> **Your instructions**
A faithful transcription of all the data is required.

________________________

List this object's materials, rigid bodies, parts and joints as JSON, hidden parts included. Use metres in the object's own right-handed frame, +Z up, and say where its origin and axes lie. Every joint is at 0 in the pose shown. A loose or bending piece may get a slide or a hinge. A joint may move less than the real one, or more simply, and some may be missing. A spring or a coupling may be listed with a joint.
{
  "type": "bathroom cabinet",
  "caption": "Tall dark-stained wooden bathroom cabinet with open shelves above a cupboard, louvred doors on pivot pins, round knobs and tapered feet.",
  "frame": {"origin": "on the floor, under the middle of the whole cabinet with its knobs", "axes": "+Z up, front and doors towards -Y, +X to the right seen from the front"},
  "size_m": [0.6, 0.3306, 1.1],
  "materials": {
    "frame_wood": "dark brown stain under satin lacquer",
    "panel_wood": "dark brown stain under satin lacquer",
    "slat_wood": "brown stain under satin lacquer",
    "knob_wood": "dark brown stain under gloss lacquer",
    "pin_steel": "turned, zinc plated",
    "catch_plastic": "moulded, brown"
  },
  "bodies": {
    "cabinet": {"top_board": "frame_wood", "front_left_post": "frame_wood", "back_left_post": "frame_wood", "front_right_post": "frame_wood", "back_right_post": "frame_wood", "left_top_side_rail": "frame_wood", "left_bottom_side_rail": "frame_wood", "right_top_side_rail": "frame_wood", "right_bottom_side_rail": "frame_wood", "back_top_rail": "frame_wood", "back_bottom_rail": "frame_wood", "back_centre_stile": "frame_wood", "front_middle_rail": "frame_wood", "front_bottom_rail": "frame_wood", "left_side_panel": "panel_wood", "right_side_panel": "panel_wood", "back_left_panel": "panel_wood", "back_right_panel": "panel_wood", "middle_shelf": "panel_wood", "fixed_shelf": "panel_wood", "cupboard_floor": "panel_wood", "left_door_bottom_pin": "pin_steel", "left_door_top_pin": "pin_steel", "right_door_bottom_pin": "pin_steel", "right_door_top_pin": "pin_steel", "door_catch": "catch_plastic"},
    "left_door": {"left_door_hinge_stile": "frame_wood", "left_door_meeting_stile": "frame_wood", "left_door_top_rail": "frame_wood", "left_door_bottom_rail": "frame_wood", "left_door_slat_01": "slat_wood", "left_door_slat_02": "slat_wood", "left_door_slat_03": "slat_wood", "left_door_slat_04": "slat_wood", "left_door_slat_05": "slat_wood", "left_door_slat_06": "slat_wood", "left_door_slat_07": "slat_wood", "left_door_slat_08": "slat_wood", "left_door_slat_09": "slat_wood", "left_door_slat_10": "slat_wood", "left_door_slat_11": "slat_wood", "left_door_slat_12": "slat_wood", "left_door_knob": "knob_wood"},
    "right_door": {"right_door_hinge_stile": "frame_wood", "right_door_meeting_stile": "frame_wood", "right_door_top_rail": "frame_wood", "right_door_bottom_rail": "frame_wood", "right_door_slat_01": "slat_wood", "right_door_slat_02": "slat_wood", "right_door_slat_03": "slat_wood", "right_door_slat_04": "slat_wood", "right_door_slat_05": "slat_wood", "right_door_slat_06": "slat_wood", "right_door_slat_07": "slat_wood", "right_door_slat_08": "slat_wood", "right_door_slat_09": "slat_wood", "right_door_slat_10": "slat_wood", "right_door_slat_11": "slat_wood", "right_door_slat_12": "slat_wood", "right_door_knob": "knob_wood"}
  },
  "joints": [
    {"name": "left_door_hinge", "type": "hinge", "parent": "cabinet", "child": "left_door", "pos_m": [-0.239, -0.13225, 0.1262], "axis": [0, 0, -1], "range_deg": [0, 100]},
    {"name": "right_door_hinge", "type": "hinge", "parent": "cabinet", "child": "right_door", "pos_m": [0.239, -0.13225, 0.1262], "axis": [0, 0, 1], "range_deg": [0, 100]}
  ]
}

________________________

> **Task answer**
List this object's materials, rigid bodies, parts and joints as JSON, hidden parts included. Use metres in the object's own right-handed frame, +Z up, and say where its origin and axes lie. Every joint is at 0 in the pose shown. A loose or bending piece may get a slide or a hinge. A joint may move less than the real one, or more simply, and some may be missing. A spring or a coupling may be listed with a joint.
{
  "type": "bathroom cabinet",
  "caption": "Tall dark-stained wooden bathroom cabinet with open shelves above a cupboard, louvred doors on pivot pins, round knobs and tapered feet.",
  "frame": {"origin": "on the floor, under the middle of the whole cabinet with its knobs", "axes": "+Z up, front and doors towards -Y, +X to the right seen from the front"},
  "size_m": [0.6, 0.3306, 1.1],
  "materials": {
    "frame_wood": "dark brown stain under satin lacquer",
    "panel_wood": "dark brown stain under satin lacquer",
    "slat_wood": "brown stain under satin lacquer",
    "knob_wood": "dark brown stain under gloss lacquer",
    "pin_steel": "turned, zinc plated",
    "catch_plastic": "moulded, brown"
  },
  "bodies": {
    "cabinet": {"top_board": "frame_wood", "front_left_post": "frame_wood", "back_left_post": "frame_wood", "front_right_post": "frame_wood", "back_right_post": "frame_wood", "left_top_side_rail": "frame_wood", "left_bottom_side_rail": "frame_wood", "right_top_side_rail": "frame_wood", "right_bottom_side_rail": "frame_wood", "back_top_rail": "frame_wood", "back_bottom_rail": "frame_wood", "back_centre_stile": "frame_wood", "front_middle_rail": "frame_wood", "front_bottom_rail": "frame_wood", "left_side_panel": "panel_wood", "right_side_panel": "panel_wood", "back_left_panel": "panel_wood", "back_right_panel": "panel_wood", "middle_shelf": "panel_wood", "fixed_shelf": "panel_wood", "cupboard_floor": "panel_wood", "left_door_bottom_pin": "pin_steel", "left_door_top_pin": "pin_steel", "right_door_bottom_pin": "pin_steel", "right_door_top_pin": "pin_steel", "door_catch": "catch_plastic"},
    "left_door": {"left_door_hinge_stile": "frame_wood", "left_door_meeting_stile": "frame_wood", "left_door_top_rail": "frame_wood", "left_door_bottom_rail": "frame_wood", "left_door_slat_01": "slat_wood", "left_door_slat_02": "slat_wood", "left_door_slat_03": "slat_wood", "left_door_slat_04": "slat_wood", "left_door_slat_05": "slat_wood", "left_door_slat_06": "slat_wood", "left_door_slat_07": "slat_wood", "left_door_slat_08": "slat_wood", "left_door_slat_09": "slat_wood", "left_door_slat_10": "slat_wood", "left_door_slat_11": "slat_wood", "left_door_slat_12": "slat_wood", "left_door_knob": "knob_wood"},
    "right_door": {"right_door_hinge_stile": "frame_wood", "right_door_meeting_stile": "frame_wood", "right_door_top_rail": "frame_wood", "right_door_bottom_rail": "frame_wood", "right_door_slat_01": "slat_wood", "right_door_slat_02": "slat_wood", "right_door_slat_03": "slat_wood", "right_door_slat_04": "slat_wood", "right_door_slat_05": "slat_wood", "right_door_slat_06": "slat_wood", "right_door_slat_07": "slat_wood", "right_door_slat_08": "slat_wood", "right_door_slat_09": "slat_wood", "right_door_slat_10": "slat_wood", "right_door_slat_11": "slat_wood", "right_door_slat_12": "slat_wood", "right_door_knob": "knob_wood"}
  },
  "joints": [
    {"name": "left_door_hinge", "type": "hinge", "parent": "cabinet", "child": "left_door", "pos_m": [-0.239, -0.13225, 0.1262], "axis": [0, 0, -1], "range_deg": [0, 100]},
    {"name": "right_door_hinge", "type": "hinge", "parent": "cabinet", "child": "right_door", "pos_m": [0.239, -0.13225, 0.1262], "axis": [0, 0, 1], "range_deg": [0, 100]}
  ]
}